Mr. Molzer started his conservatory, taught there and hired other teachers; she kept the books and answered the telephone. ”It was a mom and pop operation,” he said. Their first year’s budget was $8,000.
That budget is now $500,000, and the enrollment is 600, with 50 faculty members. Most of the income comes from tuition. A nonprofit organization, the conservatory receives little money from the New Jersey State Council on the Arts, only $2,300 over the last 18 months, and that only for performances.
”This is sort of upside down,” said Mr. Molzer. ”The State Council on the Arts gives money to performing, but not to teaching. It ought to be the other way around. Once you teach the kids something, then you’ll get some good performers.”
Although he is supposedly semiretired, Mr. Molzer maintains a full schedule. Besides the twice weekly rehearsals for ”Street Scene,” he teaches 27 private music students in organ, piano, vocal development and composition. He also conducts the conservatory’s children’s chorus and is the music minister at the Church of the Nativity in Fair Haven, where he directs two choirs and plays the organ for two or three Masses each weekend.
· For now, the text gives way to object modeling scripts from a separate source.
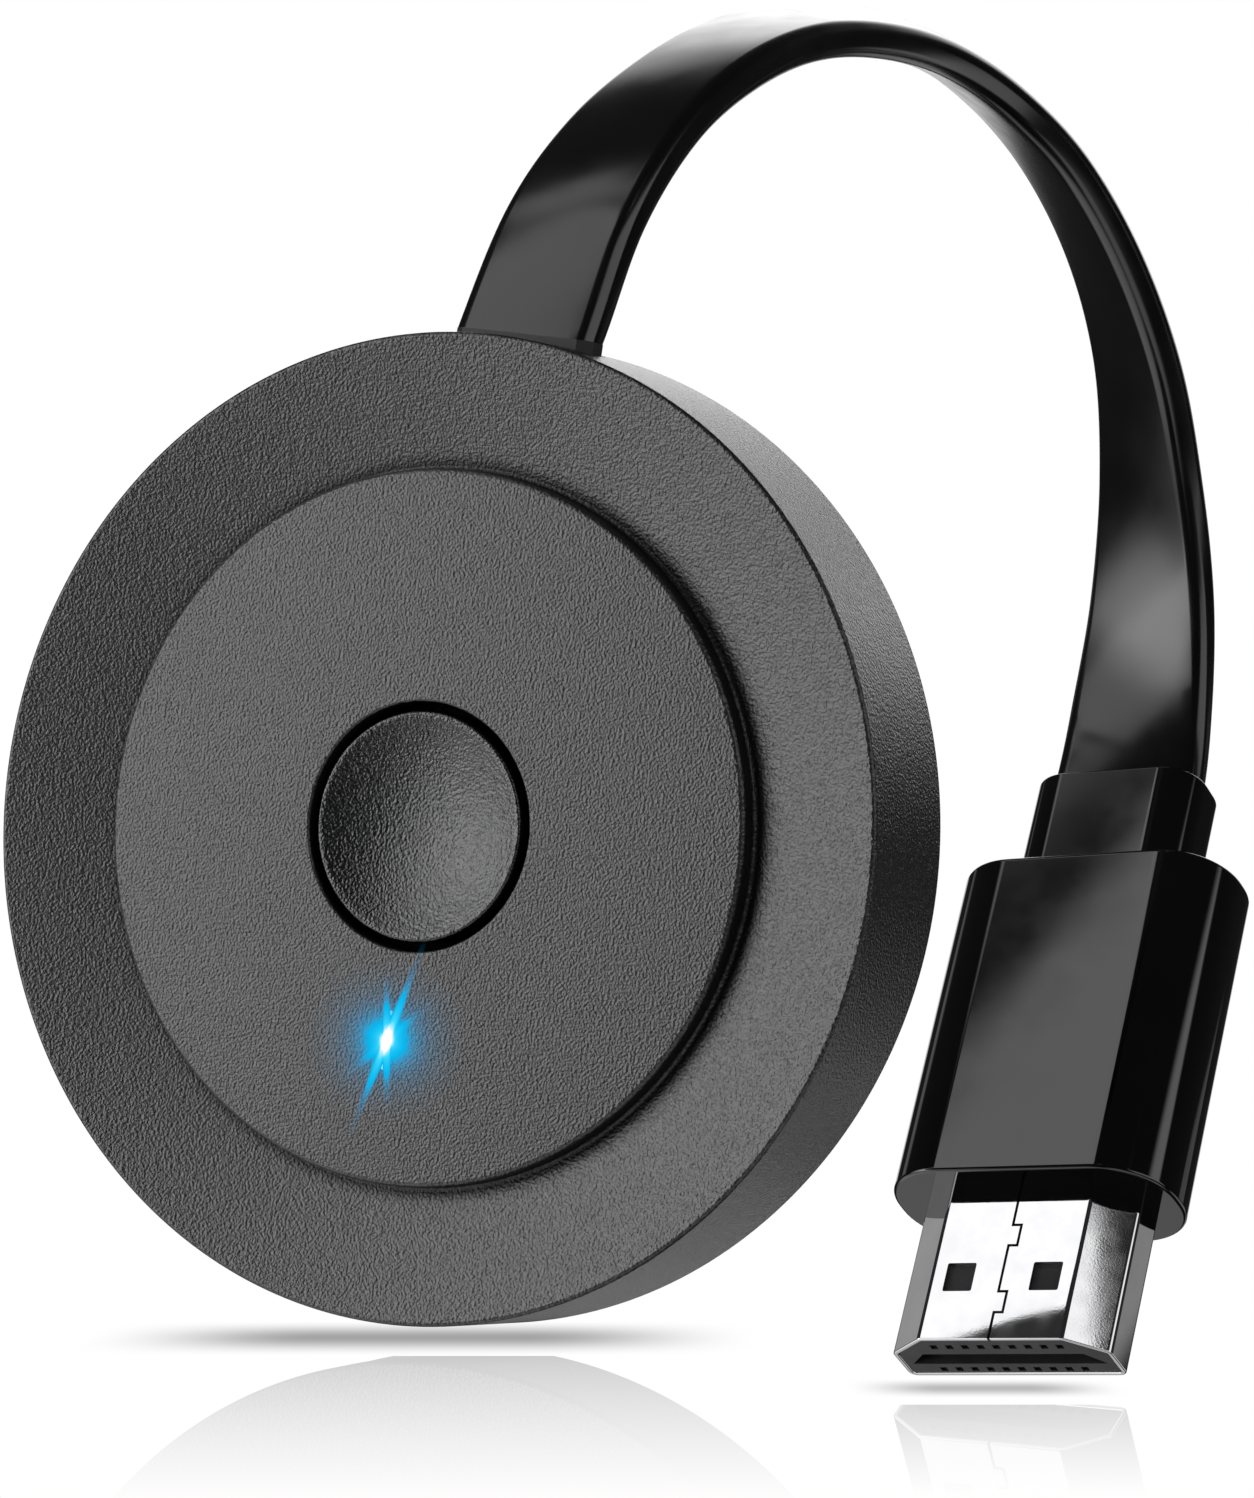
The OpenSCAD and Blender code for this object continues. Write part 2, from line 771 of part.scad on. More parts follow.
// The collar's root: a neck, and a flange that holds it in the grip
module collar_root(extra) {
    block([root_w, root_t, root_neck + extra], 0, mould_shift, grip_top - root_neck);
    block([flange_w, flange_d, flange_len], 0, mould_shift, grip_top - root_neck - flange_len);
}

module plug_grip() {
    color("black") in_plug() difference() {
        translate([0, mould_shift, grip_z]) linear_extrude(grip_len) plate(grip_w, grip_t, grip_r);
        translate([0, 0, grip_z - over]) linear_extrude(shell_len - grip_z + over) polygon(outside());
        block([premould_w, premould_t, premould_len], 0, 0, premould_z);
        collar_root(over);
    }
}

module plug_collar() {
    color("black") in_plug() {
        translate([0, mould_shift, grip_top]) linear_extrude(collar_len) plate(collar_w, collar_t, collar_r);
        collar_root(0);
    }
}

front_shell();
rear_cover();
button_cap();
switch_body();
switch_plunger();
switch_dome();
light_pipe();
light_chip();
main_board();
processor();
memory_chip();
radio_can();
radio_chip();
aerial();
power_coil();
crystal();
small_parts();
thermal_pad();
heat_spreader();
socket_shell();
socket_tongue();
socket_pads();
cable_gland();
cable_wires();
display_cable();
plug_collar();
plug_grip();
plug_premould();
plug_shell();
plug_insert();
front_contacts();
back_contacts();
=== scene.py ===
import math

import bmesh
import bpy
from mathutils import Matrix, Vector


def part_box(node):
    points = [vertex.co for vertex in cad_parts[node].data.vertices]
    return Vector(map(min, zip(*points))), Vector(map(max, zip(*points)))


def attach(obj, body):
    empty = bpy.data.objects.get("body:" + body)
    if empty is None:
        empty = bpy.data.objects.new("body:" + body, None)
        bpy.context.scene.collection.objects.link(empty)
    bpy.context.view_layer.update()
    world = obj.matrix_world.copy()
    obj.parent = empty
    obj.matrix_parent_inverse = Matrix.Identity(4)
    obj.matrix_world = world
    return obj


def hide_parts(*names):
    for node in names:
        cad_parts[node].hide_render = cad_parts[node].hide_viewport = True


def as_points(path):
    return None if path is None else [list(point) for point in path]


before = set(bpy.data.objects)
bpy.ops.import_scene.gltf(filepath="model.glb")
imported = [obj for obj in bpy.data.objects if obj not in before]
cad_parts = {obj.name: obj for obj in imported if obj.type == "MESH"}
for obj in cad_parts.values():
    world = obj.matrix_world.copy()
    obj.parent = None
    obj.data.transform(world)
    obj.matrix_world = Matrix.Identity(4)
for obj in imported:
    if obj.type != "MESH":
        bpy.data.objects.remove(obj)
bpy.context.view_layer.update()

# Sizes in millimetres, the same as in the part's source
MM = 0.001
RIM_R = 26
SIDE_FLARE = 0.25
SHELL_DEPTH = 7.9
BACK_DEPTH = 11.8
BACK_R = 20.5
WALL = 1.4
INNER_R = RIM_R - WALL
DISC_R = 18.8
RING_DROP = 1.27
BOARD_Z = 5.98
BOARD_BACK = 6.98
BUTTON_R = 6.05
HOLE_R = 6.55
BUTTON_DISH = 0.9
FLANGE_R = 7.5
FLANGE_T = 0.9
BOSS_R = 1.7
STEM_Z = 3.18
GUIDE_R = 7.8
GUIDE_T = 0.8
GUIDE_H = 2
POST_SHARE = 0.84
POST_AT = INNER_R * POST_SHARE * math.sin(math.radians(45))
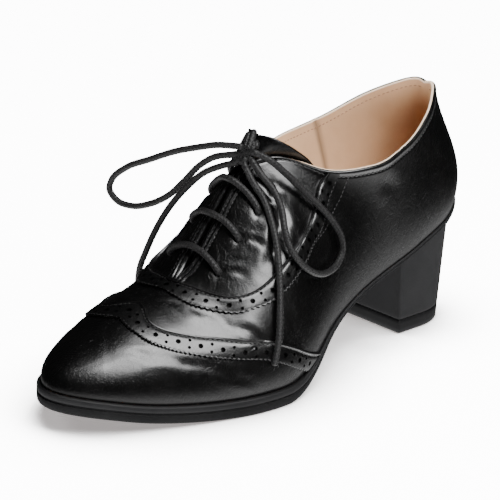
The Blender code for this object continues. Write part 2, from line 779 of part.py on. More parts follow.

For the 40th time, he will return to Vienna this summer to teach a course on the history of opera for Hope College of Holland, Mich. This year, he will also be teaching a course on musical politics in Austria and Germany between 1933 and 1945.
”Especially now it is relevant,” he said. ”The political developments in Austria call for somebody to do what some religious denominations call witnessing.”
At home in Little Silver, Mr. Molzer also continues to compose both sacred and secular pieces. ”I can’t do it every day, but it’s a need, a need to express myself,” he said.
Reflecting on his career, Mr. Molzer recalled, ”I was asked at the age of 17 what I wanted to do with my life, and I answered, ‘I want to be a music teacher in a village and play the organ in church on Sunday.’ ”
”I have fulfilled my life’s ambition. I just didn’t know it would be an American village.”